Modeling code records

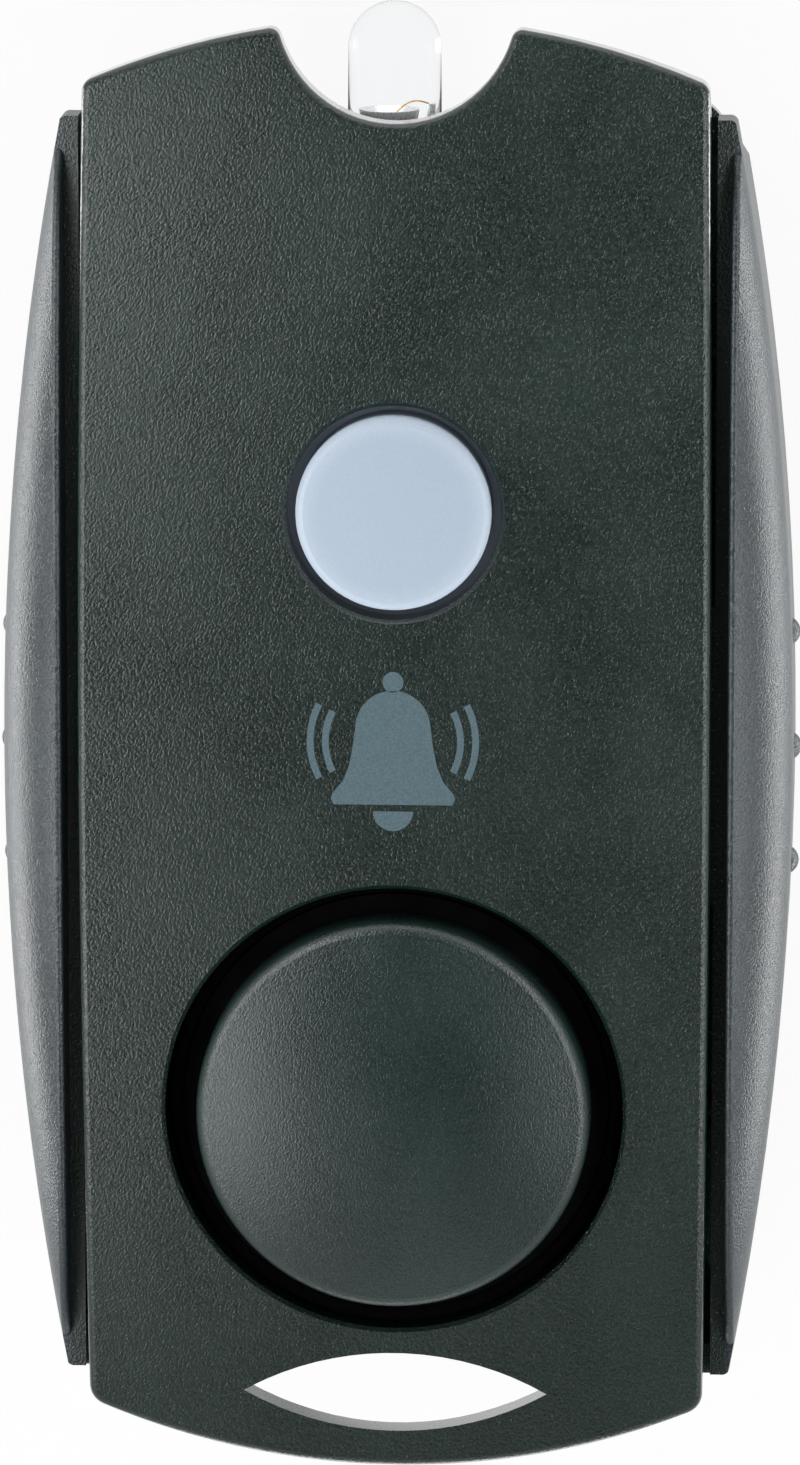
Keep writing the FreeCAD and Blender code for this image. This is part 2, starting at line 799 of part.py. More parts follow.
def cut_battery_bay(body):
    """Bore, ledge, lug groove and gates, door seat and the channel of the side contact."""
    collar_bore = mm.door_collar_radius + mm.door_gap
    lug_bore = mm.door_collar_radius + mm.lug_reach + mm.door_gap
    place = mm.button_place
    round_cut(body, "bay_bore", 0, place, bay_radius, bay_floor, FAR)
    round_cut(body, "lug_groove", 0, place, lug_bore, ledge_top, bay_floor - ledge_top)
    round_cut(body, "bay_mouth", 0, place, collar_bore, 0, ledge_top)
    round_cut(body, "door_seat", 0, place, mm.door_radius + mm.door_gap, 0, ledge_low)
    gate = Drawing(body, "gate_outline", at=(0, place, 0))
    half = mm.lug_width / 2 + mm.lug_side_gap
    gate.box(-lug_bore, -half, 0, half)
    around(body, "lug_gates", cut(body, "lug_gate", ledge_top, gate), gate)
    channel = Drawing(body, "channel_outline", at=(0, 0, bay_floor))
    side = mm.strip_width / 2 + mm.strip_side_gap
    depth = mm.cell_radius + mm.strip_back + mm.strip_thick + mm.strip_tab + mm.strip_side_gap
    channel.box(mm.cell_radius, place - side, depth, place + side)
    cut(body, "contact_channel", FAR, channel)


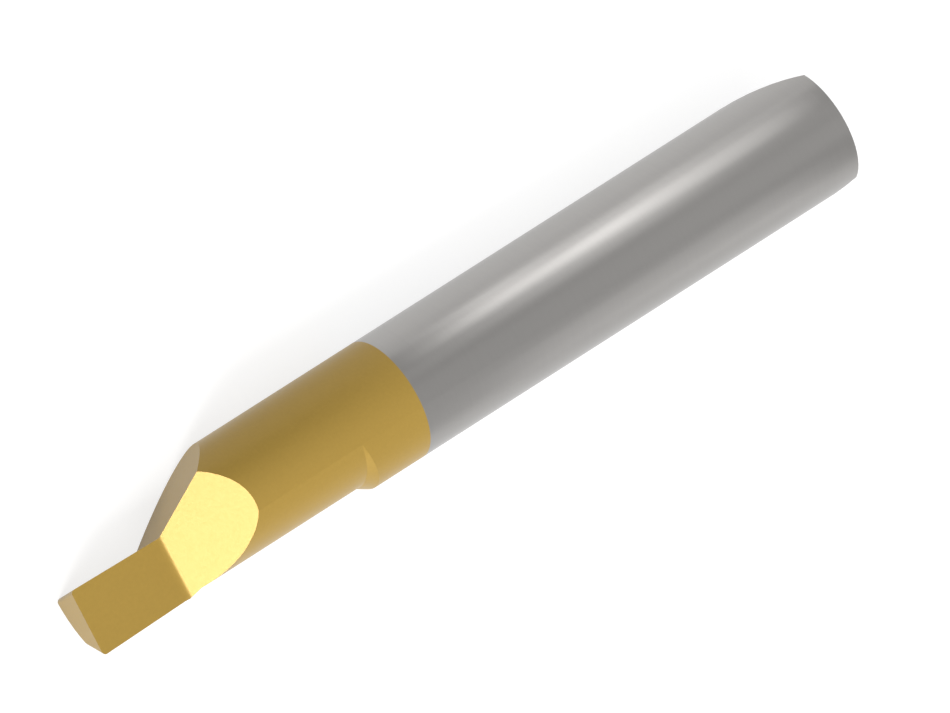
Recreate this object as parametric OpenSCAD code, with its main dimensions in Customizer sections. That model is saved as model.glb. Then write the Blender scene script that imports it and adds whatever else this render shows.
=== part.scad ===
// Face grooving tool for small bores: one bar of solid carbide with a blade ground at its
// front end. The head is coated, the shank is bare.
// X runs along the bar's axis towards the blade, Y towards the blade's outer side and Z up
// from the rake face. The origin lies on the axis, where the coating starts.

/* [Shank] */
// Diameter of the round bar
bar_d = 6; // [4:0.1:10]
// Length of the bare shank, from the start of the coating to the rear end
shank_length = 25.15; // [18:0.05:60]
// Height of the flat rear face that is left above the rear slope
rear_face_height = 1.56; // [0.4:0.02:2.6]
// Angle between the rear slope and the bar's axis
rear_slope_angle = 30; // [20:1:60]

/* [Neck] */
// Length of the coated collar that keeps the bar's full diameter
collar_length = 2.82; // [0.5:0.02:5]
// How far the neck's outer side is ground in from the bar's surface
neck_inset = 0.395; // [0.25:0.005:0.8]
// How much flatter the neck is ground than the bar, as extra radius
neck_extra_radius = 0.12; // [0.02:0.01:1]
// Angle of the step behind the neck, to the axis
step_angle = 30; // [20:1:60]
// Angle of the ramp from the neck up to the blade, to the axis
ramp_angle = 21; // [15:1:60]
// Radius where the neck runs into its step and its ramp
neck_radius = 0.1; // [0.05:0.05:1]

/* [Head] */
// Length of the coated head, from the start of the coating to the cutting edge
head_length = 18.13; // [15:0.01:30]
// Depth of the rake face below the bar's axis
rake_depth = 0.08; // [0:0.01:0.4]
// Angle of the chip face behind the rake face, to the axis
chip_face_angle = 40; // [25:1:60]
// Radius between the rake face and the chip face
chip_radius = 0.65; // [0.2:0.05:1.2]
// Angle of the relieved shoulder beside the blade, to the axis
shoulder_angle = 35.5; // [25:0.5:60]
// Clearance of the shoulder below the rake face
shoulder_clearance = 10.5; // [4:0.5:15]
// How far the shoulder starts behind the foot of the chip face
shoulder_setback = 0.07; // [0:0.01:0.5]
// Radius where the shoulder meets the blade's inner side
shoulder_radius = 0.15; // [0.05:0.05:0.4]

/* [Blade] */
// Length of the blade, from the cutting edge to the foot of the chip face
blade_length = 4.97; // [2:0.01:7]
// Width of the cutting edge
edge_width = 3.29; // [1.5:0.01:3.6]
// How far the outer corner of the cutting edge lies inside the bar's surface
edge_inset = 0.095; // [0.05:0.005:0.4]
// Radius of both corners of the cutting edge
corner_radius = 0.2; // [0.05:0.05:0.4]
// Angle by which each side of the blade narrows towards the root
side_taper = 1.2; // [0.2:0.1:3]
// Clearance of both sides below the rake face
side_clearance = 12; // [3:0.5:15]
// Clearance of the front flank below the cutting edge
front_clearance = 9.8; // [3:0.2:15]

/* [Hidden] */
$fn = 128;

bar_r = bar_d / 2;
rake_z = -rake_depth;

// The neck's circle lies off the bar's axis, away from the blade
neck_r = bar_r + neck_extra_radius;
neck_reach = bar_r - neck_inset;
neck_y = neck_reach - neck_r;

// Both ends of the cutting edge
outer_y = bar_r - edge_inset;
inner_y = outer_y - edge_width;

// Foot of the chip face
root_x = head_length - blade_length;

// The shoulder starts from a point on the blade's inner edge
shoulder_x = root_x - shoulder_setback;
side_run = (head_length - shoulder_x) * tan(side_taper);
shoulder_y = inner_y + side_run;
shoulder_outer_y = outer_y - side_run;

// Foot of the step and foot of the ramp, on the neck's outer side. The ramp is up to the
// blade's outer side where the shoulder starts.
step_x = collar_length + neck_inset / tan(step_angle);
ramp_x = shoulder_x - (shoulder_outer_y - neck_reach) / tan(ramp_angle);

outer_corner = [head_length, outer_y, rake_z];
inner_corner = [head_length, inner_y, rake_z];
chip_foot = [root_x, 0, rake_z];
shoulder_corner = [shoulder_x, shoulder_y, rake_z];

// Normals of the ground faces, out of the metal
rake_normal = [0, 0, 1];
front_normal = [cos(front_clearance), 0, -sin(front_clearance)];
outer_normal = unit([-sin(side_taper), cos(side_taper), -tan(side_clearance)]);
inner_normal = unit([-sin(side_taper), -cos(side_taper), -tan(side_clearance)]);
chip_normal = [sin(chip_face_angle), 0, cos(chip_face_angle)];
shoulder_normal = unit([sin(shoulder_angle), -cos(shoulder_angle), -tan(shoulder_clearance)]);
slope_normal = [-sin(rear_slope_angle), 0, -cos(rear_slope_angle)];

// Length that reaches past the head from any point of it
reach = head_length + 2 * bar_d;
// How far a round bites past the faces it joins, so that they cross instead of just touching
bite = 0.001;

function unit(v) = v / norm(v);

// Sets a shape at a point, on three square axes
module placed(point, x, y, z) {
    multmatrix([
        [x[0], y[0], z[0], point[0]],
        [x[1], y[1], z[1], point[1]],
        [x[2], y[2], z[2], point[2]]
    ])
        children();
}

// A block that fills the space beyond a plane
module beyond(point, normal) {
    along = abs(normal[1]) > 0.5 ? [1, 0, 0] : [0, 1, 0];
    x = unit(along - (along * normal) * normal);
    placed(point, x, cross(normal, x), normal)
        translate([-reach, -reach, 0])
            cube([2 * reach, 2 * reach, reach]);
}

// Extrudes a corner's section both ways along the line where two planes meet. The section
// opens towards its own +X, away from the metal when side is 1 and into it when side is -1.
module along_corner(point, normal_a, normal_b, side) {
    x = side * unit(normal_a + normal_b);
    z = unit(cross(normal_a, normal_b));
    placed(point, x, cross(z, x), z)
        linear_extrude(2 * reach, center = true)
            children();
}

// Both sides of a corner at the origin, up to where a round of this radius touches them
function corner_sides(turn, radius) =
    let (
        side = [sin(turn / 2), cos(turn / 2)],
        other = [side[0], -side[1]],
        tangent = radius * tan(turn / 2)
    )
    [reach * side, tangent * side, tangent * other, reach * other];

// The round that touches both sides of a corner
module corner_circle(turn, radius) {
    translate([radius / cos(turn / 2), 0])
        circle(radius + bite);
}

// The space beyond both of two planes, with a round along the hollow between them
module beyond_both(point, normal_a, normal_b, radius) {
    turn = acos(normal_a * normal_b);
    sides = corner_sides(turn, radius);
    along_corner(point, normal_a, normal_b, 1) {
        polygon(concat(sides, [sides[3] + [reach, 0], sides[0] + [reach, 0]]));
        corner_circle(turn, radius);
    }
}

// What a round takes off along the edge between two planes
module edge_waste(point, normal_a, normal_b, radius) {
    turn = acos(normal_a * normal_b);
    sides = corner_sides(turn, radius);
    along_corner(point, normal_a, normal_b, -1)
        difference() {
            polygon([sides[1], sides[2], [-radius, 0]]);
            corner_circle(turn, radius);
        }
}

// Half of the neck's section along its own axis, with the full bar beyond both ends
module neck_profile() {
    full_r = bar_r - neck_y + neck_inset;
    step_run = (full_r - neck_r) / tan(step_angle);
    ramp_run = (full_r - neck_r) / tan(ramp_angle);
    step_tangent = neck_radius * tan(step_angle / 2);
    ramp_tangent = neck_radius * tan(ramp_angle / 2);
    difference() {
        polygon([
            [0, -reach],
            [full_r, -reach],
            [full_r, step_x - step_run],
            [neck_r, step_x] + step_tangent * [sin(step_angle), -cos(step_angle)],
            [neck_r, step_x + step_tangent],
            [neck_r, ramp_x - ramp_tangent],
            [neck_r, ramp_x] + ramp_tangent * [sin(ramp_angle), cos(ramp_angle)],
            [full_r, ramp_x + ramp_run],
            [full_r, reach],
            [0, reach]
        ]);
        translate([neck_r + neck_radius, step_x + step_tangent])
            circle(neck_radius + bite);
        translate([neck_r + neck_radius, ramp_x - ramp_tangent])
            circle(neck_radius + bite);
    }
}

// Round bar with the eccentric neck ground into the blade's outer side
module necked_bar() {
    intersection() {
        rotate([0, 90, 0])
            cylinder(h = head_length + bar_d, r = bar_r);
        translate([0, neck_y, 0])
            rotate([0, 90, 0])
                rotate_extrude()
                    neck_profile();
    }
}

// Pocket over the rake face, rounded into the chip face
module chip_pocket() {
    beyond_both(chip_foot, rake_normal, chip_normal, chip_radius);
}

// Notch that frees the blade's inner side and relieves the shoulder
module shoulder_notch() {
    beyond_both(shoulder_corner, shoulder_normal, inner_normal, shoulder_radius);
}

// Flat outer side of the blade, ahead of the foot of the ramp
module outer_side_cut() {
    intersection() {
        beyond(outer_corner, outer_normal);
        beyond([ramp_x, 0, 0], [1, 0, 0]);
    }
}

module head() {
    difference() {
        necked_bar();
        chip_pocket();
        shoulder_notch();
        outer_side_cut();
        beyond(outer_corner, front_normal);
        edge_waste(outer_corner, front_normal, outer_normal, corner_radius);
        edge_waste(inner_corner, front_normal, inner_normal, corner_radius);
    }
}

// Plain shank, with the slope under its rear end that turns the tool in its holder
module shank() {
    difference() {
        translate([-shank_length, 0, 0])
            rotate([0, 90, 0])
                cylinder(h = shank_length, r = bar_r);
        beyond([-shank_length, 0, bar_r - rear_face_height], slope_normal);
    }
}

module grooving_bar() {
    color("silver")
        shank();
    color("goldenrod")
        head();
}

grooving_bar();
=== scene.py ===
"""A solid carbide face grooving tool: bare ground shank, gold coated head with its blade."""
import math

import bpy
import bmesh
from mathutils import Matrix, Vector

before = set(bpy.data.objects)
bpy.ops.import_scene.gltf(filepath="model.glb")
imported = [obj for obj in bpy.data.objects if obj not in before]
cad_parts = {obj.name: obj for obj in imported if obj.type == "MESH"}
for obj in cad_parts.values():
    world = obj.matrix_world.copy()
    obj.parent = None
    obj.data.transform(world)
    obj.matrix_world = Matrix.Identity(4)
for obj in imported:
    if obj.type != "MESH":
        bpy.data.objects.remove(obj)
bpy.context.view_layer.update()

MM = 0.001

# The photo is close to a parallel view, so the camera stands far off with a very long lens.
# Its place and its lens are in millimetres, its turn in degrees and its clipping in metres.
CAMERA_PLACE = (590.850, -275.569, 1257.546)
CAMERA_TURN = (2.5640, -27.4578, 149.5900)
CAMERA_LENS = 1200
CLIP_START, CLIP_END = 0.4, 4

# The tool lies on the floor on its round underside
FLOOR_Z = -3.0 * MM
FLOOR_HALF_WIDTH = 1.5

# What the camera and the metal see of the floor: its own glow, and how much light adds to it.
# Then the grey by which it throws plain light back on the tool.
FLOOR_GLOW = 0.78
FLOOR_SHADE = 0.3
FLOOR_COLOUR = 0.5

# The studio is white round the horizon and has a grey ceiling. Part of it falls on the tool
# as plain light.
CEILING = 0.35
STUDIO_LIGHT = 0.75
WHITE_UP_TO = math.sin(math.radians(6))
GREY_FROM = math.sin(math.radians(20))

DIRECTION
Find the word "data" in the entries above and gather every line that holds it.

TASK SOLUTION
before = set(bpy.data.objects)
imported = [obj for obj in bpy.data.objects if obj not in before]
    obj.data.transform(world)
        bpy.data.objects.remove(obj)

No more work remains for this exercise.